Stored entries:
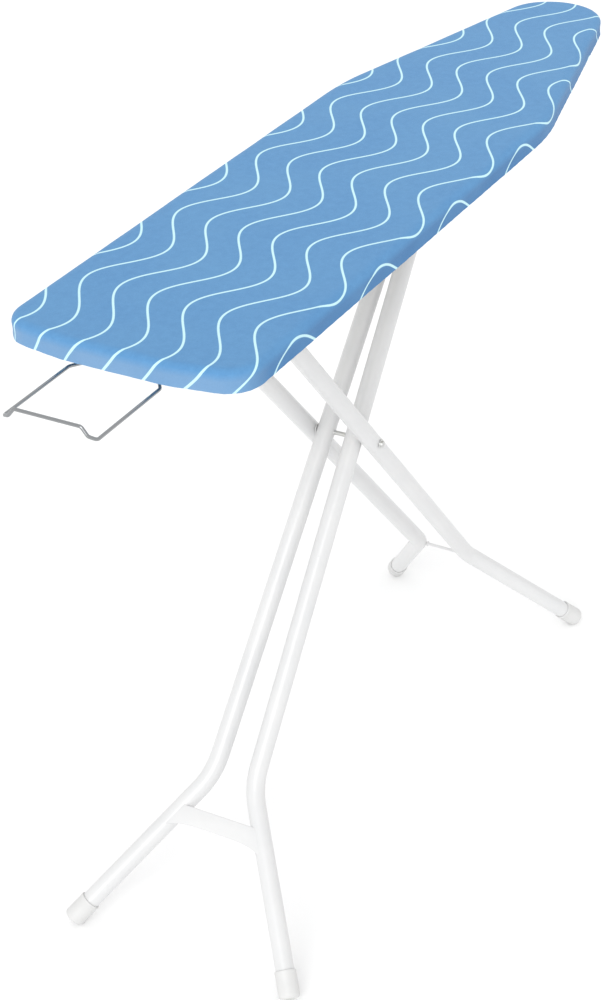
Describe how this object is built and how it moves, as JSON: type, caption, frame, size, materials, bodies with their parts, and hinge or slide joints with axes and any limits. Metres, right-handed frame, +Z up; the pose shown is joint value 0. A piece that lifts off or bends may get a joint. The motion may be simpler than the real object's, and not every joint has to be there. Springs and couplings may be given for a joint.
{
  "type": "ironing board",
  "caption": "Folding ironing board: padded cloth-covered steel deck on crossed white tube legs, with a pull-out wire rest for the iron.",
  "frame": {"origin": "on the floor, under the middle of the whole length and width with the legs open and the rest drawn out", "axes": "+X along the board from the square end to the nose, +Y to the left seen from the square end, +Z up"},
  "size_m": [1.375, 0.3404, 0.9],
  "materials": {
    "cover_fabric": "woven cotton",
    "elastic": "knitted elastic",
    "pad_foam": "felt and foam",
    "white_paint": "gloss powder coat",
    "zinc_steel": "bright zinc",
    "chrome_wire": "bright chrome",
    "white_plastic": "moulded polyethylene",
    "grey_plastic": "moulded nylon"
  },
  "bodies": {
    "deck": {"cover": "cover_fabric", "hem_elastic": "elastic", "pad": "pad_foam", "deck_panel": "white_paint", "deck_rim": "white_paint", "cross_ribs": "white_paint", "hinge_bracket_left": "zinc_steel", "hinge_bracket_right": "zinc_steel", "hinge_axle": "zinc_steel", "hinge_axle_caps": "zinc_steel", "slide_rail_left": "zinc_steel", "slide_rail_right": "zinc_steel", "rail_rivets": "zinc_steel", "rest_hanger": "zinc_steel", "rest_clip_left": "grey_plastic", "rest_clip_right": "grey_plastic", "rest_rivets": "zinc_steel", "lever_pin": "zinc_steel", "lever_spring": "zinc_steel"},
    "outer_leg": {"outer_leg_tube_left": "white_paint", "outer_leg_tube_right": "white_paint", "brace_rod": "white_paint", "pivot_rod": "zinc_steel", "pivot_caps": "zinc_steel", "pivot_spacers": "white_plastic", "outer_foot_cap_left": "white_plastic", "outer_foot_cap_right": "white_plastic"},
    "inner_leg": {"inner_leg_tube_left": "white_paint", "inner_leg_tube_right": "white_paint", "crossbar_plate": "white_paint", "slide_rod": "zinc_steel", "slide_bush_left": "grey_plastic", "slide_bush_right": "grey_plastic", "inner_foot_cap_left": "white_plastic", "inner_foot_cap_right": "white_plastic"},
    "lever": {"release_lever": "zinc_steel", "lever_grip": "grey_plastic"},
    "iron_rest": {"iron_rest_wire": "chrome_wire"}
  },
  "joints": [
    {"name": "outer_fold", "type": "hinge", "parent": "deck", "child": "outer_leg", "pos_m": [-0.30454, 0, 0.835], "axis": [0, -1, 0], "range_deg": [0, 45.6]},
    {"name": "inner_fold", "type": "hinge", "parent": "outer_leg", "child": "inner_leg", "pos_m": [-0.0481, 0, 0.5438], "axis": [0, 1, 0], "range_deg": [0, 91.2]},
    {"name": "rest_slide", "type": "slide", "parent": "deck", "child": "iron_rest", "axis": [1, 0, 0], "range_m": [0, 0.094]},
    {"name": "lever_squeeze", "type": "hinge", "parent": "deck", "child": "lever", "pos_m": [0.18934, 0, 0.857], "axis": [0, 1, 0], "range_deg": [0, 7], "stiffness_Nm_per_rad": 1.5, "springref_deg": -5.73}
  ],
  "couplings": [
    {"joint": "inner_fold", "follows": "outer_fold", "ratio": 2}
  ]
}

==

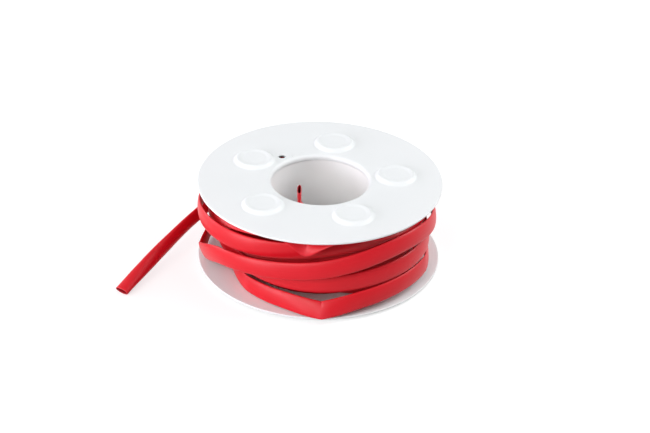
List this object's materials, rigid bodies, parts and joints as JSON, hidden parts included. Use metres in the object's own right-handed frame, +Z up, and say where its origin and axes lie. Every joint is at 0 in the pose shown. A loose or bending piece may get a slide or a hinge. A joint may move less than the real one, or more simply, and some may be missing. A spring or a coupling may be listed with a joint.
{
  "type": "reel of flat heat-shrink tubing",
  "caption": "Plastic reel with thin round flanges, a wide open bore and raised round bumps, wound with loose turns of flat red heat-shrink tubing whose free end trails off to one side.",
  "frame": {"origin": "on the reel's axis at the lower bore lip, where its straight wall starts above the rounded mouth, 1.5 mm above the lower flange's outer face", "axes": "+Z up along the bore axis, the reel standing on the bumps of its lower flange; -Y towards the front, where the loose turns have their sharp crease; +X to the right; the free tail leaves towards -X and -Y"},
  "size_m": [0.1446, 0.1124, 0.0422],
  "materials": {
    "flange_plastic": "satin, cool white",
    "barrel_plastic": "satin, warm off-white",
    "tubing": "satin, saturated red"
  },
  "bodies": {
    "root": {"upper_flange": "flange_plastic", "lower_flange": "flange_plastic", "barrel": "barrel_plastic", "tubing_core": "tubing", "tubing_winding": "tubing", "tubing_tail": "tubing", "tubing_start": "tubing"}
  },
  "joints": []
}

▸ **SHORT PROBLEM**
Every line holding "joints" should be copied out.

▸ **EXERCISE RESULT**
Describe how this object is built and how it moves, as JSON: type, caption, frame, size, materials, bodies with their parts, and hinge or slide joints with axes and any limits. Metres, right-handed frame, +Z up; the pose shown is joint value 0. A piece that lifts off or bends may get a joint. The motion may be simpler than the real object's, and not every joint has to be there. Springs and couplings may be given for a joint.
  "joints": [
List this object's materials, rigid bodies, parts and joints as JSON, hidden parts included. Use metres in the object's own right-handed frame, +Z up, and say where its origin and axes lie. Every joint is at 0 in the pose shown. A loose or bending piece may get a slide or a hinge. A joint may move less than the real one, or more simply, and some may be missing. A spring or a coupling may be listed with a joint.
  "joints": []